Peatland degradation resulting from land-use change, drainage and burning is a major environmental problem. Environmental consequences include loss of biodiversity, increased CO2 emissions, fires and haze, land subsidence, and flooding. Improved quantitative theory is needed to relate the factors controlling peat degradation rates across the landscape to these environmental impacts.

This session aims to gather studies focusing on 1) the response of peatlands to anthropogenic and environmental disturbances (i.e. drainage or restoration), 2) quantitative understanding of peatland dynamics and biogeochemical cycles (i.e. fluxes of water, dissolved organic carbon, CO2 and/or methane), and 3) constraints on the role of peatlands in contributing to and responding to climate change. We welcome studies employing a range of methods, including but not limited to field measurements, laboratory experiments, remote sensing, and process-based or large-scale models. Of particular interest are spatially and/or temporally explicit datasets, and studies which integrate remote sensing and ground-based datasets.

ii. C-PEAT: Wetlands and global change: impacts on wetland function and ecosystem services from the paleo-record through the Anthropocene (Session ID: 104025)
Convener: Sarah A Finkelstein. Co-conveners: Miriam Jones, Debra A Willard and Sheel Bansal

Wetlands are a globally important resource, playing a key role in global biogeochemical cycling, hydrologic buffering to storms and floods, providing wildlife habitat, and serving as archives of past wetland history. This session focuses on wetland functional responses to environmental changes. Functional responses could include (but are not limited to) controls on rates of carbon accumulation or methane release; impacts of hydrological change or flooding on vertical accretion of wetland sediments; changes to biotic communities. We invite abstracts investigating any aspect of wetland functional response to environmental change over all time scales, including paleo-records, analyses of recent responses to human impacts, and forward modelling of future wetland dynamics in the Anthropocene.

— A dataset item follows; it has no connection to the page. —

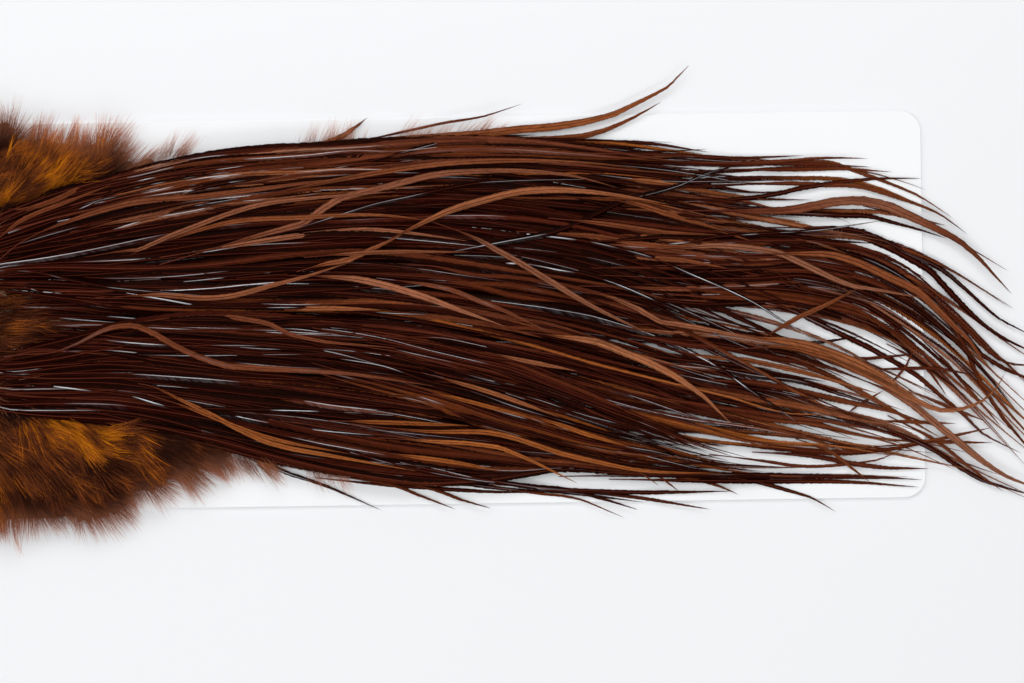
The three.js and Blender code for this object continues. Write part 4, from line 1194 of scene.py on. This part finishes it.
def mound(names, side):
    pivot, cell = down["pivots"][side], down["cell"]
    surface = surfaceOf(names + ["skin"])
    boxes = [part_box(name) for name in names]
    low = [min(b[0][i] for b in boxes) / mm - down["margin"] for i in (0, 1)]
    high = [max(b[1][i] for b in boxes) / mm + down["margin"] for i in (0, 1)]
    xs, ys = (np.arange(a, b, cell) for a, b in zip(low, high))
    tops = np.zeros((len(xs), len(ys)))
    covered = tops.copy()
    for i, x in enumerate(xs):
        for j, y in enumerate(ys):
            own, lock = topOf(surface, x * mm, y * mm), topOf(lockSurface, x * mm, y * mm)
            covered[i, j] = lock is not None
            tops[i, j] = max(own / mm if own else 0, lock / mm - down["under"] if lock else 0)
    tops[[0, 1, -2, -1]] = 0
    tops[:, [0, 1, -2, -1]] = 0
    found = tops > 0
    # the body's outline
    grown = cellDistance(~found) <= down["closing"]
    inside = cellDistance(grown) > down["closing"] + down["shrink"]
    size, scale = down["wobble"]
    wobble = np.array([noise.noise(Vector((x / scale, 0, len(names)))) for x in xs]) * size
    inside &= np.abs(ys)[None, :] < (np.interp(xs, *zip(*down["outline"][side])) + wobble)[:, None]
    inside &= np.abs(ys)[None, :] > down["inner"]
    passes = down["smearing"]
    level = smear(inside * 1.0, passes["outline"])
    inside = level > 0.5
    # its rim follows the outline between the cells
    slopeX, slopeY = np.gradient(level)
    steep = np.hypot(slopeX, slopeY) + 1e-6
    gap = cellDistance(inside)
    outward = np.clip((level - 0.5) / steep, 0, 1.2) * (gap < 1.1) * cell
    X, Y = np.meshgrid(xs, ys, indexing="ij")
    X, Y = X - slopeX / steep * outward, Y - slopeY / steep * outward
    # the hairs flow from the pivot and turn outwards at the rim
    soft = smear(gap, passes["flow"])
    outX, outY = -np.gradient(soft, axis=0), -np.gradient(soft, axis=1)
    away, angle = np.hypot(X - pivot[0], Y - pivot[1]), np.arctan2(Y - pivot[1], X - pivot[0])
    nearRim = np.clip(1 - gap / down["rim"], 0, 1)
    flowX = (X - pivot[0]) / away + outX * nearRim * down["outturn"]
    flowY = (Y - pivot[1]) / away + outY * nearRim * down["outturn"]
    size, scale = down["swirl"]
    swirl = [size * noise.noise(Vector((x / scale, y / scale, 9))) for x, y in zip(X.ravel(), Y.ravel())]
    swirl = np.array(swirl).reshape(X.shape)
    cosine, sine = np.cos(swirl), np.sin(swirl)
    flowX, flowY = flowX * cosine - flowY * sine, flowX * sine + flowY * cosine
    bumps = np.array([noise.noise(Vector((a * 9, r / 16, 0))) + 0.5 * noise.noise(Vector((a * 22, r / 8, 5)))
                      for a, r in zip(angle.ravel(), away.ravel())]).reshape(X.shape)
    weight = np.maximum(smear(found * 1.0, passes["height"]), 0.05)
    filled = smear(np.where(found, tops, 0), passes["height"]) / weight
    edge = np.clip(gap / down["edge"], 0, 1)
    rise = np.sqrt(edge * (2 - edge))
    floorHeight = cardTop / mm + down["floor"]
    Z = floorHeight + (filled - floorHeight - down["sink"]) * rise + bumps * down["puff"] * rise
    free = 1 - down["covered"] * covered
    return X, Y, np.maximum(Z, floorHeight), inside, flowX, flowY, nearRim, free


def tuft(x, y, radiusX, radiusY, height, flow, rim):
    xs, ys = (np.arange(c - r - 1, c + r + 1.01, 1.0) for c, r in ((x, radiusX), (y, radiusY)))
    X, Y = np.meshgrid(xs, ys, indexing="ij")
    far = np.hypot((X - x) / radiusX, (Y - y) / radiusY)
    Z = cardTop / mm + 0.2 + (height - 1) * np.sqrt(np.clip(1 - far, 0, 1))
    ones = np.ones(X.shape)
    return X, Y, Z, far < 1, ones * flow[0], ones * flow[1], ones * rim, ones


def bodyMesh(patches, hairLength):
    points, faces, columns = [], [], {"flow": [], "tone": [], "hairLength": [], "rim": []}
    for X, Y, Z, inside, flowX, flowY, rim, free in patches:
        numbers = -np.ones(X.shape, int)
        numbers[inside] = np.arange(inside.sum()) + len(points)
        points += (np.stack([X[inside], Y[inside], Z[inside]], 1) * mm).tolist()
        corners = [numbers[:-1, :-1], numbers[1:, :-1], numbers[1:, 1:], numbers[:-1, 1:]]
        corners = np.stack(corners, -1).reshape(-1, 4)
        faces += corners[(corners >= 0).all(1)].tolist()
        length = (hairLength[0] + (hairLength[1] - hairLength[0]) * rim[inside]) * free[inside] * mm
        columns["flow"].append(np.stack([flowX[inside], flowY[inside], 0 * X[inside]], 1))
        columns["tone"].append(downTone(X[inside], Y[inside]))
        columns["rim"].append(rim[inside])
        columns["hairLength"].append(length)
    mesh = bpy.data.meshes.new("body")
    mesh.from_pydata(points, [], faces)
    for name, parts in columns.items():
        kind, field = ("FLOAT_VECTOR", "vector") if name == "flow" else ("FLOAT", "value")
        data = mesh.attributes.new(name, kind, "POINT").data
        data.foreach_set(field, np.concatenate(parts).ravel().astype(np.float32))
    return addObject("body", mesh)


def addHairMap(mesh):
    index, reach, side = (readAttribute(mesh, name) for name in ("hairIndex", "reach", "side"))
    body = readAttribute(mesh, "isBody") if "isBody" in mesh.attributes else np.zeros(len(mesh.vertices))
    columns = int(math.ceil(math.sqrt(index.max() + 1)))
    points = np.zeros(len(mesh.vertices) * 3)
    mesh.vertices.foreach_get("co", points)
    points = points.reshape(-1, 3)
    low, high = points.min(0), points.max(0)
    u = (index % columns + 0.5 + 0.7 * side) / columns
    v = (index // columns + 0.12 + 0.76 * reach) / columns * 0.8
    # the body takes the strip above the hairs
    bodyU = (points[:, 0] - low[0]) / (high[0] - low[0])
    bodyV = 0.81 + 0.18 * (points[:, 1] - low[1]) / (high[1] - low[1])
    addBakeMap(mesh, np.where(body > 0.5, bodyU, u), np.where(body > 0.5, bodyV, v))


tufts = [  # centre, radii, height in mm, flow, how much of a rim it is
    (-113, -3.5, 12, 12, 5.8, (1.0, 0.05), 0.0), (-101, -3, 9, 5, 3.4, (1.0, 0.0), 0.0),
    (-57, 43.5, 5, 3, 1.6, (0.6, 0.9), 0.9),
    (-143, 1, 7, 20, 8.0, (1.0, 0.0), 0.1), (-146, 1, 5, 19, 7.5, (-0.6, 0.0), 0.1),
    (-13, 45.5, 10, 2.4, 1.5, (0.35, 1.0), 1.0), (13, 47.2, 9, 2.5, 1.4, (0.7, 0.8), 1.0),
    (28, 49, 8, 2, 1.2, (0.8, 0.6), 1.0),
    (-16, -41, 6, 4, 1.5, (0.5, -1.0), 0.6), (-35, -39, 7, 4.5, 2.0, (0.8, -1.0), 0.5),
]
tuftHair = (8.0, 7.0)
tuftInputs = {"Density": 7.0e6, "Hair Width": 0.012, "Lift": 0.4, "Bare Hair": True}


def buildDown(tree, material):
    jobs = []
    for side in ("upper", "lower"):
        names = [n for n in plumeNames if f"_{side}_" in n]
        jobs.append((f"{side}_side_plumes", [mound(names, side)], down["hair"], {"Seed": len(names)}, names))
    jobs.append(("loose_down", [tuft(*row) for row in tufts], tuftHair, tuftInputs, []))
    for name, patches, length, inputs, names in jobs:
        piece = bake(bodyMesh(patches, length), tree, {"Material": material, **inputs}, name)
        addHairMap(piece.data)
        finishPiece(piece, names)


# Skin

skin = {
    "colours": [(0.3, (0.5, 0.3, 0.14)), (0.5, (0.68, 0.48, 0.27)), (0.7, (0.8, 0.64, 0.42))],
    "bumps": ((160, 0.3), (500, 0.1)),  # noise a metre, height in mm
    "sink": 0.5,
    "noise": {"colour": 90.0, "grain": 700.0},
}


def buildSkin():
    mesh = bmesh.new()
    mesh.from_mesh(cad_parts["skin"].data)
    bmesh.ops.remove_doubles(mesh, verts=mesh.verts, dist=1e-6)
    bmesh.ops.subdivide_edges(mesh, edges=mesh.edges, cuts=2, use_grid_fill=True)
    mesh.normal_update()
    for vert in mesh.verts:
        if vert.co.z > skinTop - 0.5 * mm:
            bumps = sum(noise.noise(vert.co * scale) * size for scale, size in skin["bumps"])
            vert.co.z += (bumps - skin["sink"]) * mm
    material, tree, shader = newMaterial("driedHide")
    link(shader, Base_Color=ramp(noiseOn(tree, skin["noise"]["colour"], 6.0), skin["colours"]),
         Normal=bumpOf(noiseOn(tree, skin["noise"]["grain"], 4.0), 0.5, 0.0004))
    pieceOf(mesh, "dried_skin", material, ["skin"])


# Short front feathers over the quills

front = {
    "rows": [-107, -112, -117, -122, -127, -132],  # X of the tips of each row
    "step": 4.2,
    "length": (21, 27),
    "width": (7.5, 10.0),
    "tone": (0.05, 0.5),
    "reach": 20.0,  # to each side, in the first row
    "reachStep": 1.1,
    "turn": 0.55,  # radians, at the sides
    "arch": 0.4,
    "rootX": -150.5,
    "rise": 0.3,  # of each row
    "inputs": {"Barb Spacing": 0.0005, "Slant": 0.9, "Droop": 0.14, "Barb Width": 0.3, "Seed": 11,
               "Raggedness": 0.05},
}


def buildFront(tree, material):
    rng = random.Random(4)
    feathers = []
    for row, tipX in enumerate(front["rows"]):
        reach = front["reach"] - row * front["reachStep"]
        count = int(2 * reach / front["step"])
        for number in range(count + 1):
            spread = -1 + 2 * (number + rng.uniform(-0.3, 0.3)) / count
            angle = spread * front["turn"] + rng.uniform(-0.14, 0.14)
            length = rng.uniform(*front["length"]) * (1 - 0.15 * abs(spread))
            tip = np.array([tipX + rng.uniform(-1.5, 1.5) - 6 * spread * spread, 1 + reach * spread])
            root = tip - length * np.array([math.cos(angle), math.sin(angle)])
            root[0] = max(root[0], front["rootX"] + abs(spread) * 4)
            s = np.linspace(0, 1, 9)
            bow = np.sin(math.pi * s)
            flat = root + (tip - root) * s[:, None]
            flat[:, 1] += rng.uniform(-1, 1) * bow
            flat = flat * mm
            under = np.maximum(blur(np.array([heightAt(x, y) for x, y in flat]), 4), skinTop)
            z = under + front["rise"] * (1 + row) * mm * smoothstep(0, 0.5, s) + front["arch"] * mm * bow
            width, tone = rng.uniform(*front["width"]), rng.uniform(*front["tone"])
            feathers.append(feather(np.column_stack([flat, z]), width, tone, rng, taper=0.32, root=0.4,
                                    base=0.25, twist=0.05, quill=0.2))
    featherPiece("front_cover_feathers", feathers, tree, material, "front_feather", frontNames,
                 **front["inputs"])


addCamera()
addLights()
addFloor()
buildCard()
print("stage and card done")
featherTree = buildFeatherTree()
hackleFinish = hackleMaterial()
buildLocks(featherTree, hackleFinish)
buildSingles(featherTree, hackleFinish)
buildFront(featherTree, hackleFinish)
print("feathers done")
buildDown(buildDownTree(), downMaterial())
buildSkin()
print("down and skin done")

By integrating papers focusing on wetland functional responses in the past, present and future, this session aims to stimulate insights on the role of wetlands in the Earth system and provide evidence to guide wetland conservation and restoration.

iii. PALSEA and QUIGS: In and out of the ice age: Sea level, ice sheets, and climate during ice age transitions (Session ID: 103946)
Convener: Jacqueline Austermann. Co-conveners: Tamara Pico, Benjamin Keisling and Jerry McManus

Earth’s climate system has oscillated between warm interglacials and cold glacial maxima across the Pleistocene – what was once thought to be a simple and repeating saw tooth pattern is now recognized to be more complex. For example, glaciations might not be slow and glacials and deglaciations might vary significantly from one cycle to the next. Understanding these variations is important to identifying drivers of ice age change, and necessary to appropriately use past warm periods to inform Earth’s response to future warming.  
 
In this session, co-organized by the PALSEA and QUIGS working groups, we invite contributions that present observation- and/or modeling-based studies of glacial-interglacial changes associated with sea level, ice sheets, and climate. Time periods of interest include (but are not limited to) the last and penultimate deglaciation, the last interglacial and the Holocene, the last glacial inception, and the transition into the last glacial maximum.